Mitr Phol is a major supplier to Coca-Cola, which announced a “zero tolerance” to land grabbing in 2013. The sugar producer’s record in the province is the subject of a
recent report by Action Aid and Oxfam, two UK-based advocacy groups.
East Africa trade group formed to bolster sugar industry
Sugar producers, national sugar boards and other stakeholders in east Africa’s sugar industry are coming together to form a regional trade body. Officially launched in late April (2015), the new East African Sugar Industry Association (EASIA) is seen as an attempt to provide a collective response to common problems in the region, such as the slow growth and high cost of sugarcane production.
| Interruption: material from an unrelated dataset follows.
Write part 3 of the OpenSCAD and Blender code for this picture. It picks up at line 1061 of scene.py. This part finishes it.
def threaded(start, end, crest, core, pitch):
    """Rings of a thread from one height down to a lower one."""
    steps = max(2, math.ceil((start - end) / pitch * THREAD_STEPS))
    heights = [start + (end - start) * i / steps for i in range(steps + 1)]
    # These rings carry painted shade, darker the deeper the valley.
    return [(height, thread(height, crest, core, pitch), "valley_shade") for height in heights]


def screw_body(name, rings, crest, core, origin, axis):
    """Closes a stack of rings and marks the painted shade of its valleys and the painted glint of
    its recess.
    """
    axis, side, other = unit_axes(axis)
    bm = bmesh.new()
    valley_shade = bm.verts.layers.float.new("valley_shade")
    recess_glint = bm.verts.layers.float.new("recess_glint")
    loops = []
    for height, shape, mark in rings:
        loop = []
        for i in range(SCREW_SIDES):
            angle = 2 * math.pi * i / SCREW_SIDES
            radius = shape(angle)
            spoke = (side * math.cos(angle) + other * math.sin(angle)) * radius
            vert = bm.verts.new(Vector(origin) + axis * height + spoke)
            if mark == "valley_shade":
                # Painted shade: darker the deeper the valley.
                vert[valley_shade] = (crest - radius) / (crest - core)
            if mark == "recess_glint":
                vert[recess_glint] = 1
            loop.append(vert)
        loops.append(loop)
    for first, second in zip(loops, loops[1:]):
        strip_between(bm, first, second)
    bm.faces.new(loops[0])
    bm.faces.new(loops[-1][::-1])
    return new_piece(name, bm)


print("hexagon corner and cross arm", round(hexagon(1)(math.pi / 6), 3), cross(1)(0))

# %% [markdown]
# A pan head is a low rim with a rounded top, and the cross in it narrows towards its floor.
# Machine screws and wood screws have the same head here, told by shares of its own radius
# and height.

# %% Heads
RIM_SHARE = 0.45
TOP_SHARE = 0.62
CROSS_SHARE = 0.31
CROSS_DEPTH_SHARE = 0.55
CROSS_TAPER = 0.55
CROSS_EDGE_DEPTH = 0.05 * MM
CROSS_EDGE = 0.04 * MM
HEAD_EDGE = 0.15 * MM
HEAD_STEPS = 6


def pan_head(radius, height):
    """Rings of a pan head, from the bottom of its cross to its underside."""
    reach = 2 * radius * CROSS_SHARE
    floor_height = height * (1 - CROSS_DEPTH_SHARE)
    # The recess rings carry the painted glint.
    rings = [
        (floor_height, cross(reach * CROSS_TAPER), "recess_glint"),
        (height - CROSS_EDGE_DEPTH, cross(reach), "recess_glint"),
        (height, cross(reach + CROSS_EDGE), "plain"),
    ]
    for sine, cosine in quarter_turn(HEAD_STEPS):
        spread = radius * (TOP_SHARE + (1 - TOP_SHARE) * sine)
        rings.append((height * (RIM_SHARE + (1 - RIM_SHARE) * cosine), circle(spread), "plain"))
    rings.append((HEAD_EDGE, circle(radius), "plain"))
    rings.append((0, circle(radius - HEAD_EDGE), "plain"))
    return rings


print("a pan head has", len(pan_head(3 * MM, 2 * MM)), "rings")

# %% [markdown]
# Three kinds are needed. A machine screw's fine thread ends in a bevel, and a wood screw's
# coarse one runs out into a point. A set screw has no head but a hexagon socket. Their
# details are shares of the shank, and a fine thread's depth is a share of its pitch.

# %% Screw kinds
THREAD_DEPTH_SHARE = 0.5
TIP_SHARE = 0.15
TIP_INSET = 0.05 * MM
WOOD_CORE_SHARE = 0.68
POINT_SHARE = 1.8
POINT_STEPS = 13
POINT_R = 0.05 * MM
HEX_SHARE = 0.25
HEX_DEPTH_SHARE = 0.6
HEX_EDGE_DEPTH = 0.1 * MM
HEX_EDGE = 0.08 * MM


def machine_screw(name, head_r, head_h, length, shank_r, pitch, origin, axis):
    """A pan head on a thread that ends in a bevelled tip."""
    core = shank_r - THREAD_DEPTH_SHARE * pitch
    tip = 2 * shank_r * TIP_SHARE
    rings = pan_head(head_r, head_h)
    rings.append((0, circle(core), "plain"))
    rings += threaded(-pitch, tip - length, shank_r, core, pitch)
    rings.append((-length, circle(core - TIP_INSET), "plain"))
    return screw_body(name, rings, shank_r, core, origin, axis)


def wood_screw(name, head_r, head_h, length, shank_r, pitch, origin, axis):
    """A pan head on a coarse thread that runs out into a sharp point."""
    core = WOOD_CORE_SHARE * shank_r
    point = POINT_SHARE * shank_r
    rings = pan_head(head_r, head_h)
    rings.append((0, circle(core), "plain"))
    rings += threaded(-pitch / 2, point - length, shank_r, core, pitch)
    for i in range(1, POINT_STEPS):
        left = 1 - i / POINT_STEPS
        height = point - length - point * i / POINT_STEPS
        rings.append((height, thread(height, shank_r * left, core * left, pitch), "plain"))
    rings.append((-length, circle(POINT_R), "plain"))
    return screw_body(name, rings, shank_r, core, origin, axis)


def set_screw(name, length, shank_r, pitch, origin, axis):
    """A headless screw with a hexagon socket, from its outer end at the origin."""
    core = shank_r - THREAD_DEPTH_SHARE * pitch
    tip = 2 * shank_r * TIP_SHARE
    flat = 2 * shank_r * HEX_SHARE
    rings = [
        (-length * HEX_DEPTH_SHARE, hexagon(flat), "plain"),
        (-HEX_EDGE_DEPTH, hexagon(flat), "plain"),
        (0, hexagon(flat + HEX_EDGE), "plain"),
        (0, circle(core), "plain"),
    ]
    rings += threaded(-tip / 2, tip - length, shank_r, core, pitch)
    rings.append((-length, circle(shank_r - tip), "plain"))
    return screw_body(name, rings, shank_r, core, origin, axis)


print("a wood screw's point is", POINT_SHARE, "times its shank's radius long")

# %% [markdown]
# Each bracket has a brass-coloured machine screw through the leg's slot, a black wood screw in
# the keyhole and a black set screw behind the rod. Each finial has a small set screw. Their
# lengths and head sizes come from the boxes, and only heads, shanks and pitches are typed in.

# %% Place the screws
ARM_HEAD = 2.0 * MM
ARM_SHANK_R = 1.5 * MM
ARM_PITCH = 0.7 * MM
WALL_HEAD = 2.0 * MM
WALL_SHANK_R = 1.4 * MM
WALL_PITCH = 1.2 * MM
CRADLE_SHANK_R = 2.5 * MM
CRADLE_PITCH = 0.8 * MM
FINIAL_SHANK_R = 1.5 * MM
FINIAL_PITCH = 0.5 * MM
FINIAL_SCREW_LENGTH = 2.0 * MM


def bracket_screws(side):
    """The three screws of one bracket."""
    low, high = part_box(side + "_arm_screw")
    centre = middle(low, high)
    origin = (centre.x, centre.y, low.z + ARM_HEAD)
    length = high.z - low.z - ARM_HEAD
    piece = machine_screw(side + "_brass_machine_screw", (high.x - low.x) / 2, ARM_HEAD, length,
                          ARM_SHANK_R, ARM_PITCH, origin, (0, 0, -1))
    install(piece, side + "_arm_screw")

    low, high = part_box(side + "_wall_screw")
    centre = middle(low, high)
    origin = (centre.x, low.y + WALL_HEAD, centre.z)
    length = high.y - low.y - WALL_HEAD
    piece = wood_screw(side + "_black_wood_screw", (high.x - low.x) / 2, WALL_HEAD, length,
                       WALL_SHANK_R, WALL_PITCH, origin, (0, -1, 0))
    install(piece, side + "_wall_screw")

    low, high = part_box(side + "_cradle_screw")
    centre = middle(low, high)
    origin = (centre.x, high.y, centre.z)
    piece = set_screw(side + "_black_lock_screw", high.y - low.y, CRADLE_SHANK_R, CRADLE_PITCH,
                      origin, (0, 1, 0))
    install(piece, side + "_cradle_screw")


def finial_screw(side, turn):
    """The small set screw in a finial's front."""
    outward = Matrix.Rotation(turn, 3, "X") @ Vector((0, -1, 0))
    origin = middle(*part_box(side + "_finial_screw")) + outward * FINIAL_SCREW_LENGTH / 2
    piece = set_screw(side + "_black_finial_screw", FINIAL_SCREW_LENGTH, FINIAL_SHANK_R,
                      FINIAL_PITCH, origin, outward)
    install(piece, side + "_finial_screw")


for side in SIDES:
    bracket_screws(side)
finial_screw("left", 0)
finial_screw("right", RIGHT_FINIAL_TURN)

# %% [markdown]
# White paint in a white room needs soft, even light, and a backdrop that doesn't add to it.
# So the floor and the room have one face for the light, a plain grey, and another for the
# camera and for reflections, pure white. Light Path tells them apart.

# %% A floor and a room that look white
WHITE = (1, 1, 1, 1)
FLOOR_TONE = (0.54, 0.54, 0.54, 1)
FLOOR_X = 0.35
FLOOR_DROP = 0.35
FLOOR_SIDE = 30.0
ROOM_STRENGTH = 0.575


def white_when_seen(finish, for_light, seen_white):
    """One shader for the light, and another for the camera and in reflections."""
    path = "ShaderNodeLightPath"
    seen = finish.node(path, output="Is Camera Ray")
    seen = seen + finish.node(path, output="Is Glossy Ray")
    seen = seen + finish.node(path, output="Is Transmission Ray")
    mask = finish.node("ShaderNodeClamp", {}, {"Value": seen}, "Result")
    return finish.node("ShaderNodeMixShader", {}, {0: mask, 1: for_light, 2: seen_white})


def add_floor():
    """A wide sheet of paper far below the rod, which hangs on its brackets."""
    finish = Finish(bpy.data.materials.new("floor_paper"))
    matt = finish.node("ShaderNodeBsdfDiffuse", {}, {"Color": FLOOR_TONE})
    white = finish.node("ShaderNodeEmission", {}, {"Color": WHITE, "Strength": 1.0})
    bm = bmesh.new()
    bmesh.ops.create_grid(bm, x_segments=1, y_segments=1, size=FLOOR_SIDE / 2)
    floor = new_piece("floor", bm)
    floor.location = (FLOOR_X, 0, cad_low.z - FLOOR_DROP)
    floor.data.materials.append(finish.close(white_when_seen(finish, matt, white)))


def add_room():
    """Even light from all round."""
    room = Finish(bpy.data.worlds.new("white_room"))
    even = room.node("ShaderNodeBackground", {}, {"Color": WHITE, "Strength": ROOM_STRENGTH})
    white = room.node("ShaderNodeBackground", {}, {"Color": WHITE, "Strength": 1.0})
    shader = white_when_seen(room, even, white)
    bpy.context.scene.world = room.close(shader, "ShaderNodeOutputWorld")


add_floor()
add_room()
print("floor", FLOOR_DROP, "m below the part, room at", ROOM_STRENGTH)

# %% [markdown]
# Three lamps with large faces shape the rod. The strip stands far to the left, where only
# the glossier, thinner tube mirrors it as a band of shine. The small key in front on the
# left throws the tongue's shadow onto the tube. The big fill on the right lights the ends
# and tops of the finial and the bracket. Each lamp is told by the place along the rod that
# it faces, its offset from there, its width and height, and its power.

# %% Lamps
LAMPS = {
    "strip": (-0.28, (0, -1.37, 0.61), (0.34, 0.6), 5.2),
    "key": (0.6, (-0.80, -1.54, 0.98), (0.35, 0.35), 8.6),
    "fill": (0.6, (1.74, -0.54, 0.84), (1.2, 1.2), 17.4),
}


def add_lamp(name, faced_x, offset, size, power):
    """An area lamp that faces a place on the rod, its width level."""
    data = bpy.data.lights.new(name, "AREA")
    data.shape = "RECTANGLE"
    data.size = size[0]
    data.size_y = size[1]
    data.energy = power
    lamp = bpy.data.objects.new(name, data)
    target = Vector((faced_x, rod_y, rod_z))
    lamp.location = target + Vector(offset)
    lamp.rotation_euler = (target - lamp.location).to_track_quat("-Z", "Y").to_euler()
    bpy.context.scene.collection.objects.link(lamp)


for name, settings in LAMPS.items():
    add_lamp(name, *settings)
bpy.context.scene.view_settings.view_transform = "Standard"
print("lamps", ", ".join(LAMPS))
Among the association’s other stated objectives are the promotion of free trade within east Africa and the creation jobs in the sector.
With the goal of becoming self-sufficient by 2030, the industry group has aspirations to raise $6bn in investments. First out of the blocks is Kenya, whose government announced in May 2015 that it intends to sell a majority stake (51%) in five publicly-owned sugar companies. It hopes the deals will be completed within a year, reports state. The companies earmarked for privatisation are the millers Nzoia, South Nyanza, Chemelil, Muhoroni and Miwani. The last two are currently in receivership. Almost a quarter (24%) of the shares will be sold to employees and farmers contracted to the mills.
The timing of the association’s establishment is not accidental. In 2017, the European Union is set to end the 45-year system of beet sugar quotas. This is leading to fears in east Africa, as well as other low-income sugar-producing countries, that exports to the EU will drop as the global sugar market adjusts to more production in the EU.